Friction 6: Post-job price revision. A professional who quoted "roughly €80-100" on first contact may revise upward on site once they see the job. The homeowner, who has already rearranged their schedule and has water leaking, is not in a strong negotiating position. Paying the revised price feels coercive; refusing it means the job doesn't get done.

Friction 7: No recourse after a poor job. When the work quality is poor, the homeowner has limited options. They can call the professional back and hope for resolution, leave a negative review if there's a review platform, or absorb the loss. For jobs below €200, pursuing a formal complaint through consumer protection channels is not practical in time or effort.

The structural root cause

These seven frictions share a common root: there is no coordination infrastructure between supply and demand. Professionals operate independently, managing their own schedules with a notebook or a memory, and homeowners navigate a fragmented discovery landscape with no reliable price or availability information.

This is not a problem unique to Porto. Home services markets across Portugal, and across Southern Europe more broadly, have the same characteristics. What makes Porto interesting for us specifically is the combination of factors: a large, aging housing stock with persistent maintenance needs, a dense urban geography that makes geographic clustering of jobs operationally meaningful, and a professional community that is technically skilled but operationally uncoordinated.

Porto's density is actually an asset here. The distance between Bonfim and Cedofeita is under 2km. A plumber who finishes a job in Paranhos at 11:30 can realistically reach Bonfim by 12:00 for the next booking. That clustering efficiency is not available in a dispersed rural market, and it is central to how OSCAR's scheduling model works.

The professional-side friction we don't discuss enough

Most of the friction analysis in home services focuses on the homeowner experience. The professional's experience is equally problematic, and the two sides of the market affect each other.

A plumber managing their own bookings spends a significant part of their day on logistics that don't generate income: returning calls, scheduling and rescheduling jobs, chasing payment, driving across the city between unrelated jobs. Our conversations with professionals suggested that solo tradespeople in Porto were spending 60-90 minutes per day on administrative and travel overhead above what organized scheduling would require.
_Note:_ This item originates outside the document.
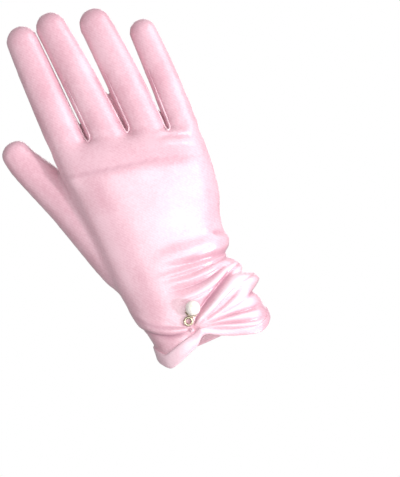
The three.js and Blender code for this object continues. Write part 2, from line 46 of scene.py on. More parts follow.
PALM_BREADTH = 87.0
PALM_DEPTH = 30.0
CUFF_HEIGHT = 50.0
KNUCKLE_HEIGHT = 129.0       # where the palm ends and the fingers part
KNUCKLE_SLOPE = 0.28
KNUCKLE_ROUND = 8.0
PALM_SHOULDER = KNUCKLE_HEIGHT - KNUCKLE_ROUND
PALM_FOOT = -14.0            # lower end of the palm's form, which is then cut open at the wrist
SQUARENESS = 2.2             # exponent of the sections
CUFF_SQUARENESS = 0.9        # what the cuff adds to it

VOXEL = 1.8                  # mesh size of the cloth, halved over the cuff, then over its folds
FINE_BELOW = 52.0
FINEST_BELOW = 34.0
CLOTH = 0.6                  # thickness of the satin
SPREAD = 4.2                 # how far neighbouring fingers are held apart while meshing
TUCK = 2.0                   # how far the cloth reaches in under the hem band
BEND_LENGTH = 30.0           # length over which the wrist's rim is bent down to the hem band
BLEND_HEIGHT = 34.0          # the cuff follows its sections exactly up to here,
BLEND_LENGTH = 20.0          # and the relaxed skin after this length
FOLDS_HEIGHT = 52.0          # the folds keep their height up to here,
FOLDS_FADE = 9.0             # and are gone after this length

# The palm melts into the fingers from one height to the other, measured down the slope of the
# knuckles, and beside the crotches it reaches further up. The index melts into the palm's side.
MELT_FROM = 104.0
MELT_TO = 123.0
MELT_EDGE = 8.0
MELT_REACH = 5.0
MELT_ROUNDS = 35
SIDE_MIDDLE = (-36.0, 104.0)
SIDE_RADIUS = 18.0
SIDE_ROUNDS = 15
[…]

Over a working week, that is 5-7 hours of capacity that isn't generating revenue.

A professional who is time-poor and administratively overloaded is more likely to overschedule, more likely to no-show, and less likely to do a careful job on a late-afternoon booking after a chaotic day. The homeowner and professional friction points reinforce each other. Fixing one without the other doesn't work — which is why OSCAR has to operate as a genuine two-sided marketplace rather than just a consumer booking tool.

What we're not saying

We are not claiming that Porto's home services market is uniquely dysfunctional or that Portuguese tradespeople are particularly unreliable. The friction patterns we identified are structural, not cultural. They would appear in any market with the same characteristics: fragmented supply, no coordination infrastructure, and asymmetric information between buyers and sellers. Porto is where we started because it is where we are, and because the density makes the coordination opportunity particularly clear. We are not making a comparative judgment about the Portuguese market versus any other.

We also don't claim to have mapped the complete market. Our journey-mapping research covered the Porto municipality and parts of Matosinhos and Gaia. Espinho and the more dispersed northern municipalities likely have different dynamics, and we are honest that we have less data there. OSCAR's operational focus is currently Porto city and the western metro area. The eastern municipalities are coverage we're building toward, not coverage we're claiming today.